The right age for cell phones

After much thought and deliberation, and even more pleading on my daughter’s part, this last year I caved and bought my (then) nearly 12 year old daughter a cell phone. It came down to this: as her independence grew, I needed a way to contact her at all times, and a way for her to contact me should she need anything. And while I now grumble over my nearly doubled phone bill, and the fact that she is more than likely to be hunched over it texting (thank goodness for unlimited texting plans) rather than making emergency phone calls, I am still of the opinion that I made the right decision. It has been a lifesaver when I’ve had to pick her up from school. I can simply text her and let her know where I am parked. And when she is at her dad’s house, we are still able to communicate through a quick text or phone call. And since she is now able to stay home on her own when I need her to, it’s comforting to know that she is only a phone call away.

Apparently I’m not alone in this decision about whether the age of 12 is old enough for a cell phone.

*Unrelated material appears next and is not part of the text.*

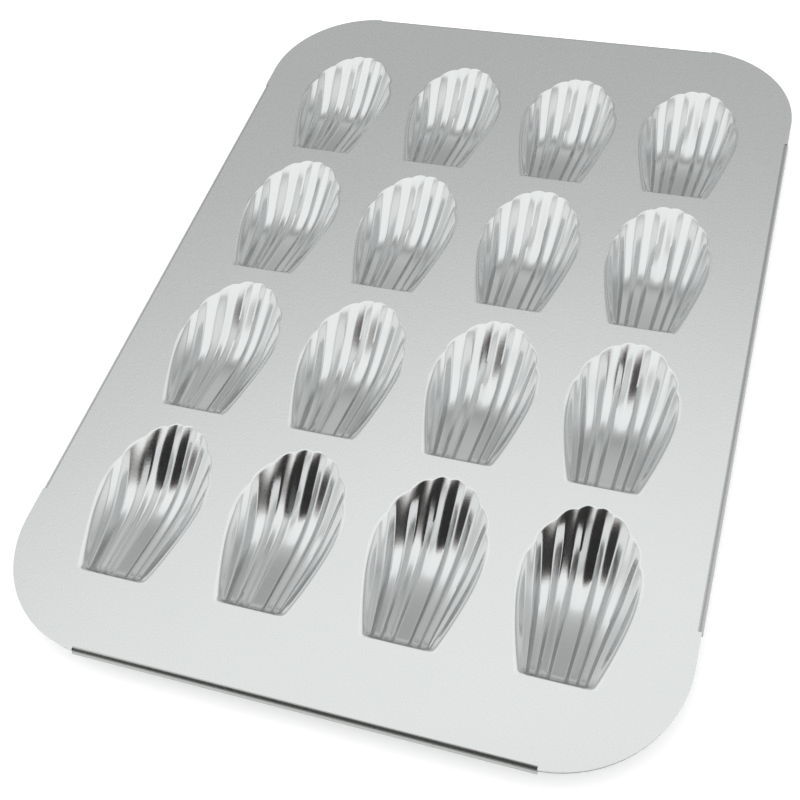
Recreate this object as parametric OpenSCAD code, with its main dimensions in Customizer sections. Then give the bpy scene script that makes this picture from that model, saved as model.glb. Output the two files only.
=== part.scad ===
// Sheet-steel baking pan with shell-shaped wells, for small fluted cakes.
// One pressed sheet holds the deck, the wells drawn down from it and the rolled edges; a wire loop
// stiffens the rim. Millimetres, +Z up, +Y towards the wide ends of the wells. The origin is under the
// middle of the pan, on the surface that the pan stands on.

/* [Pan] */
// Width over the rolled sides
pan_w = 278; // [262:1:310]
// Length over the rolled ends
pan_l = 400; // [372:1:450]
// Radius of the four corners, over the rolled edge
corner_r = 51.4; // [30:0.1:64]
// Thickness of the steel sheet
sheet_t = 0.8; // [0.5:0.05:1.2]
// How far the flat corners stay inside the line of the rolled edges
corner_inset = 0.6; // [0:0.1:2]

/* [Rolled rim] */
// Diameter of the rim wire
wire_d = 2.8; // [2:0.1:4]
// Clearance between the wire and the sheet rolled round it
wire_gap = 0.1; // [0.05:0.05:0.4]
// Angle through which the edge is rolled, from the deck's top
roll_angle = 270; // [200:5:300]
// How far the roll at each end of the pan runs past the start of the corners
end_roll_past = 4.4; // [0:0.1:8]
// How far the roll at each side of the pan stops short of the corners
side_roll_short = 14.6; // [2:0.1:40]

/* [Layout of the wells] */
// Wells across the pan
columns = 4; // [1:1:4]
// Wells along the pan
rows = 4; // [1:1:4]
// Flat deck left between two wells side by side
column_gap = 12.1; // [4:0.1:20]
// Flat deck left between two rows
row_gap = 6.7; // [3:0.1:14]

/* [One well] */
// Length at the deck, from the straight end to the crown of the fan
well_l = 76; // [68:0.5:78]
// Greatest width at the deck
well_w = 46; // [38:0.5:49]
// Width of the straight end
well_end_w = 28.6; // [20:0.1:34]
// Length of the fan, from the widest place to the crown
fan_l = 35; // [24:0.5:40]
// Depth below the deck
well_depth = 14; // [9:0.5:20]
// Run of the steep wall at the straight end
end_wall_run = 1.8; // [1:0.1:4]
// Width of the soft lip round the well
lip_w = 1.2; // [0.6:0.1:2]
// Drop of the lip where it turns into the well's wall
lip_drop = 0.5; // [0.2:0.1:1]
// Height of the flutes' crests at the straight end
crest_low = 1.2; // [0.4:0.1:2]
// Height of the flutes' crests in the fan
crest_high = 1.7; // [0.4:0.1:2.4]

/* [Hidden] */

// Rim, from the wire outwards. The wire's centre lies one roll radius in from the edge and below the deck's top.
roll_r = wire_d / 2 + wire_gap + sheet_t;
deck_top = well_depth + sheet_t;
wire_z = deck_top - roll_r;
end_roll_l = pan_w - 2 * corner_r + 2 * end_roll_past;
side_roll_l = pan_l - 2 * corner_r - 2 * side_roll_short;
round_steps = 96;

// Spacing of the wells, from the size of one with its lip and the deck left between
column_pitch = well_w + 2 * lip_w + column_gap;
row_pitch = well_l + 2 * lip_w + row_gap;

// Flutes. Four sharp valleys run from the straight end to the fan on each side of the middle, with a
// crest in the middle and one between each two valleys. Each list goes from the middle outwards.
// Where a valley starts, as a share of half the straight end
valley_start = [0.18, 0.48, 0.73, 0.91];
// Where it ends, as an angle round the fan from the crown
valley_angle = [9, 28, 55, 77];
// How far it bows towards the middle on its way
valley_bow = [0, 0.3, 0.9, 0];
// Its greatest depth, as a share of the well's
valley_depth = [1, 0.88, 0.68, 0.32];
// Its depth at the foot of the end wall, as a share of its greatest
valley_foot = [0.5, 0.48, 0.46, 0.23];

// Both ramps of a valley, as shares of its depth for its whole length, and the size of their blend
near_rise = 1.4;
far_fall = 3.3;
ramp_blend = 0.255;
// Where the crests lie between their valleys, from the straight end to the fan, and the most that a crest
// takes of the depth there
crest_place = [0.36, 0.5];
crest_share = 0.4;
// Slope of the lip's turn into the wall
lip_slope = 40;
// How quickly the sides widen from the straight end
side_power = 1.3;

// Lines of the shell: 0 is the middle crest, odd ones are valleys, even ones crests, and the last is the edge
edge_line = 8;
// Stations along a line, from the foot of the end wall to the fan
stations = [0, 0.17, 0.33, 0.45, 0.56, 0.68, 0.8, 0.91, 1];
last_row = len(stations);

function deck_name(r) = str("deck_r", r);
function well_name(r, c) = str("well_r", r, "_c", c);
function well_x(c) = (c - (columns + 1) / 2) * column_pitch;
function well_y(r) = ((rows + 1) / 2 - r) * row_pitch;

function mix(a, b, t) = a + (b - a) * t;
function unit(v) = v / norm(v);

// Half of the well's outline at the deck: the fan is half an ellipse, and the sides run in from its ends.
function widest_y() = well_l / 2 - fan_l;
function fan_point(angle) = [well_w / 2 * sin(angle), widest_y() + fan_l * cos(angle)];
function side_x(y) = mix(well_w / 2, well_end_w / 2,
    pow((widest_y() - y) / (widest_y() + well_l / 2), side_power));

// Depth of valley k at station s: two ramps with a soft blend, level over the deepest stretch
function valley_profile(k, s) =
    let (near = valley_foot[k] + near_rise * s, far = far_fall * (1 - s), half = (near - far) / 2)
    s == 1 ? 0 : min(1, (near + far) / 2 - norm([half, ramp_blend]));
function valley_point(k, s) =
    let (start = [valley_start[k] * well_end_w / 2, end_wall_run - well_l / 2],
         xy = mix(start, fan_point(valley_angle[k]), s))
    [xy.x - valley_bow[k] * 4 * s * (1 - s), xy.y, -well_depth * valley_depth[k] * valley_profile(k, s)];

// The crest outside valley k, lifted off the chord between its two valleys
function crest_point(k, s) =
    let (p = mix(valley_point(k, s), valley_point(k + 1, s), mix(crest_place[0], crest_place[1], s)))
    [p.x, p.y, p.z + min(mix(crest_low, crest_high, s), -p.z * crest_share)];

// The middle crest lies level with its valleys on the near ramp and rises off them on the far one
function middle_point(s) =
    let (v = valley_point(0, s), rise = crest_high * min(1, max(0, (s - 0.56) / 0.24)))
    [0, s == 1 ? fan_point(0).y : v.y, v.z + min(rise, -v.z * crest_share)];

function edge_point(s) =
    let (y = mix(end_wall_run - well_l / 2, widest_y(), s))
    [side_x(y), y, -lip_drop];

// A point of the baking face, on line i and row j. Row 0 is the top of the end wall.
function face_half(i, j) =
    let (s = stations[max(0, j - 1)],
         p = i == 0 ? middle_point(s)
           : i == edge_line ? edge_point(s)
           : i % 2 == 1 ? valley_point((i - 1) / 2, s)
           : crest_point(i / 2 - 1, s))
    j == 0 ? [i == edge_line ? well_end_w / 2 : p.x, -well_l / 2, -lip_drop]
    : j == last_row ? [p.x, p.y, -lip_drop]
    : p;
function face_point(i, j) =
    let (p = face_half(abs(i), j))
    [i < 0 ? -p.x : p.x, p.y, p.z];

// Grid places of the well's edge, once round, against the clock from above
function edge_places() = concat(
    [for (i = [-edge_line:edge_line - 1]) [i, 0]],
    [for (j = [0:last_row - 1]) [edge_line, j]],
    [for (i = [edge_line:-1:-edge_line + 1]) [i, last_row]],
    [for (j = [last_row:-1:1]) [-edge_line, j]]
);
function flat(p) = [p.x, p.y];
// Directions out of the well, square to its edge
function edge_outward(edge) =
    let (n = len(edge))
    [for (k = [0:n - 1])
        let (before = unit(flat(edge[k] - edge[(k + n - 1) % n])), after = unit(flat(edge[(k + 1) % n] - edge[k])),
             along = before + after)
        unit([along.y, -along.x])];
// Outline of the lip, where it meets the flat deck
function lip_outline() =
    let (edge = [for (g = edge_places()) face_point(g.x, g.y)], out = edge_outward(edge))
    [for (k = [0:len(edge) - 1]) flat(edge[k]) + lip_w * out[k]];

// The underside lies one sheet thickness below, and out by as much as keeps a sloping wall's thickness.
function underside(p, n) = [p.x - sheet_t * n.x / (1 + n.z), p.y - sheet_t * n.y / (1 + n.z), p.z - sheet_t];
function face_normal(i, j) =
    unit(cross(face_point(i + 1, j) - face_point(i - 1, j), face_point(i, j + 1) - face_point(i, j - 1)));
function lip_normal(out) = [-sin(lip_slope) * out.x, -sin(lip_slope) * out.y, cos(lip_slope)];

// Triangles of a closed strip between two rings of n points, from index a to index b
function strip(a, b, n) = [for (k = [0:n - 1])
    let (next = (k + 1) % n)
    each [[a + k, b + k, b + next], [a + k, b + next, a + next]]];
function reversed(faces) = [for (f = faces) [f[0], f[2], f[1]]];

// One well: a shell of sheet steel, its baking face and underside joined by the cut edge of the lip
module well_shell() {
    places = edge_places();
    ring = len(places);
    edge = [for (g = places) face_point(g.x, g.y)];
    out = edge_outward(edge);
    lip = lip_outline();
    inside = [for (j = [1:last_row - 1], i = [-edge_line + 1:edge_line - 1]) [i, j]];
    across = 2 * edge_line - 1;

    face = concat([for (p = lip) [p.x, p.y, 0]], edge, [for (g = inside) face_point(g.x, g.y)]);
    back = concat(
        [for (p = lip) [p.x, p.y, -sheet_t]],
        [for (k = [0:ring - 1]) underside(edge[k], lip_normal(out[k]))],
        [for (g = inside) underside(face_point(g.x, g.y), face_normal(g.x, g.y))]
    );
    // Index of a grid place in either list: the edge's places come before those inside it
    function place_index(i, j) =
        j == 0 ? ring + i + edge_line
        : j == last_row ? ring + 2 * edge_line + last_row + edge_line - i
        : i == edge_line ? ring + 2 * edge_line + j
        : i == -edge_line ? ring + (ring - j) % ring
        : 2 * ring + (j - 1) * across + i + edge_line - 1;
    // Each square of the grid is split so that both halves of the well mirror each other
    grid = [for (j = [0:last_row - 1], i = [-edge_line:edge_line - 1])
        let (a = place_index(i, j), b = place_index(i + 1, j),
             c = place_index(i + 1, j + 1), d = place_index(i, j + 1))
        each i < 0 ? [[a, d, b], [b, d, c]] : [[a, d, c], [a, c, b]]];
    top = concat(strip(0, ring, ring), grid);
    total = len(face);
    bottom = [for (f = reversed(top)) f + [total, total, total]];
    rim = strip(total, 0, ring);

    color("silver")
        polyhedron(points = concat(face, back), faces = concat(top, bottom, rim));
}

module well(r, c) {
    translate([well_x(c), well_y(r), deck_top])
        well_shell();
}

// The pan's outline over the rolled edges, drawn in by inset
module rounded_outline(inset) {
    r = corner_r - inset;
    hull()
        for (x = [-1, 1], y = [-1, 1])
            translate([x * (pan_w / 2 - corner_r), y * (pan_l / 2 - corner_r)])
                circle(r = r, $fn = round_steps);
}

// The flat sheet: flat corners, and sides cut back to where each roll starts
module deck_outline() {
    difference() {
        rounded_outline(corner_inset);
        for (side = [-1, 1]) {
            translate([side * pan_w / 2, 0])
                square([2 * roll_r, side_roll_l], center = true);
            translate([0, side * pan_l / 2])
                square([end_roll_l, 2 * roll_r], center = true);
        }
    }
}

// The band of the deck that carries row r, cut midway between the rows
module deck(r) {
    near = r == rows ? -pan_l / 2 : well_y(r) - row_pitch / 2;
    far = r == 1 ? pan_l / 2 : well_y(r) + row_pitch / 2;
    color("gainsboro")
        translate([0, 0, deck_top - sheet_t])
            linear_extrude(sheet_t)
                difference() {
                    intersection() {
                        deck_outline();
                        translate([-pan_w / 2, near])
                            square([pan_w, far - near]);
                    }
                    for (c = [1:columns])
                        translate([well_x(c), well_y(r)])
                            polygon(lip_outline());
                }
}

// Section of a rolled edge round the wire's centre, with the deck coming in from the left at the top
module roll_section() {
    open_from = 90;
    open_to = 450 - roll_angle;
    difference() {
        circle(r = roll_r, $fn = round_steps);
        circle(r = roll_r - sheet_t, $fn = round_steps);
        polygon(concat([[0, 0]],
            [for (k = [0:4])
                let (a = mix(open_from, open_to, k / 4))
                2 * roll_r * [cos(a), sin(a)]]));
    }
}

// A straight rolled edge of length l, with its outside towards turn, measured from +X
module hem(l, turn, reach) {
    color("darkgray")
        rotate(turn)
            translate([reach - roll_r, 0, wire_z])
                rotate([90, 0, 0])
                    linear_extrude(l, center = true)
                        roll_section();
}

// The closed loop of wire inside the rolled edges, which passes under the flat corners
module rim_wire() {
    bend_r = corner_r - roll_r;
    straight_w = pan_w - 2 * corner_r;
    straight_l = pan_l - 2 * corner_r;
    color("gray")
        translate([0, 0, wire_z])
            for (side = [-1, 1]) {
                translate([side * (pan_w / 2 - roll_r), 0])
                    rotate([90, 0, 0])
                        cylinder(h = straight_l, d = wire_d, center = true, $fn = round_steps);
                translate([0, side * (pan_l / 2 - roll_r)])
                    rotate([0, 90, 0])
                        cylinder(h = straight_w, d = wire_d, center = true, $fn = round_steps);
                for (y = [-1, 1])
                    translate([side * straight_w / 2, y * straight_l / 2])
                        mirror([side < 0 ? 1 : 0, 0])
                            mirror([0, y < 0 ? 1 : 0])
                                rotate_extrude(angle = 90, $fn = round_steps)
                                    translate([bend_r, 0])
                                        circle(d = wire_d, $fn = round_steps);
            }
}

for (r = [1:rows])
    deck(r);
hem(end_roll_l, -90, pan_l / 2);  // hem_front
hem(end_roll_l, 90, pan_l / 2);  // hem_back
hem(side_roll_l, 180, pan_w / 2);  // hem_left
hem(side_roll_l, 0, pan_w / 2);  // hem_right
rim_wire();
for (r = [1:rows], c = [1:columns])
    well(r, c);
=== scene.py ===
"""Looks of a sheet-steel baking pan with fluted shell wells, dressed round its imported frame.

Sizes are in millimetres in the pan's own frame (+Z up, +Y towards the wells' wide ends) and are turned to
metres where a mesh, a pattern or the camera is made.
"""
import logging
import math
from dataclasses import dataclass, field
from enum import Enum

import bpy
import numpy as np
from mathutils import Matrix, Vector

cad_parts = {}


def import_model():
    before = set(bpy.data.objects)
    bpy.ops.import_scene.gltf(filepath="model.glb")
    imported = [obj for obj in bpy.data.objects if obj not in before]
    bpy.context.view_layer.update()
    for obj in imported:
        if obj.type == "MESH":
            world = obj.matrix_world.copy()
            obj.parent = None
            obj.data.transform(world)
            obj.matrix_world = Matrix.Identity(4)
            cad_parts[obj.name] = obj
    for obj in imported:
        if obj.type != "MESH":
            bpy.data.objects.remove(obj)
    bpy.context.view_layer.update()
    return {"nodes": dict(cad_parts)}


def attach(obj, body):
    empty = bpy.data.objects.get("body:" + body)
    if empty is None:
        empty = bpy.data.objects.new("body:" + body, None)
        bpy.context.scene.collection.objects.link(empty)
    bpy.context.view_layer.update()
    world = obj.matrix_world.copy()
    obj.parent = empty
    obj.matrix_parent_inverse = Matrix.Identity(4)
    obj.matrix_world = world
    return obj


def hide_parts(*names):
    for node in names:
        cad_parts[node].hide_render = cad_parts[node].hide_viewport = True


MM = 0.001
LOG = logging.getLogger("pan")


class Slot(Enum):
    """The record's material slots."""

    DECK = "coated_steel_deck"
    WELL = "coated_steel_well"
    WIRE = "galvanised_wire"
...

In a study done just last year, 58% of 12 year olds now own a cell phone, a sharp rise from only 18% in 2004. Referred to as the iGen (or whatever they are planning on calling this group of technologically advanced youngsters), kids 12 and younger seem to have an advanced understanding of the internet and all things electronic. With the starting age of cell phone users getting younger and younger, it makes sense. After all, they were born into an era when everything seems to be centered on technology. And with the influx of smart phones, this truth has only been magnified. I read recently that teens spend about 7 hours a day on the internet. School takes up a good majority of their day, so it’s safe to say that the rest of their time is spent on the net. Knowing how my iPhone has been both a blessing and a curse for being able to peruse the web any time I want, I’m certain that this is the also the reason for the rise in internet usage among the younger generation. Note: While my daughter owns a simple smart phone to make texting easier, I have headed off the internet usage (and thereby, the internet charges) by simply rerouting her network on her phone so that it dials up an imaginary network – bringing her to an error page rather than anything on the net. Another option with many companies is to set limits on your child’s phone if you don’t wish them to connect to the internet, or to rack up hundreds of dollars in 10 cent texts that mostly consist of “lol”.  kk?

But, as many parents still wonder, is 12 still too young to be connected at the hip 24/7? And being that I’ve even seen kids as young as 5 with their own cell phones, as well as parents of 14 year olds who believe their child is still too young for that kind of responsibility, it makes me wonder – when is the right age to carry a cell phone? And besides making phone calls, should a kid’s cell phone also be able to connect to the internet?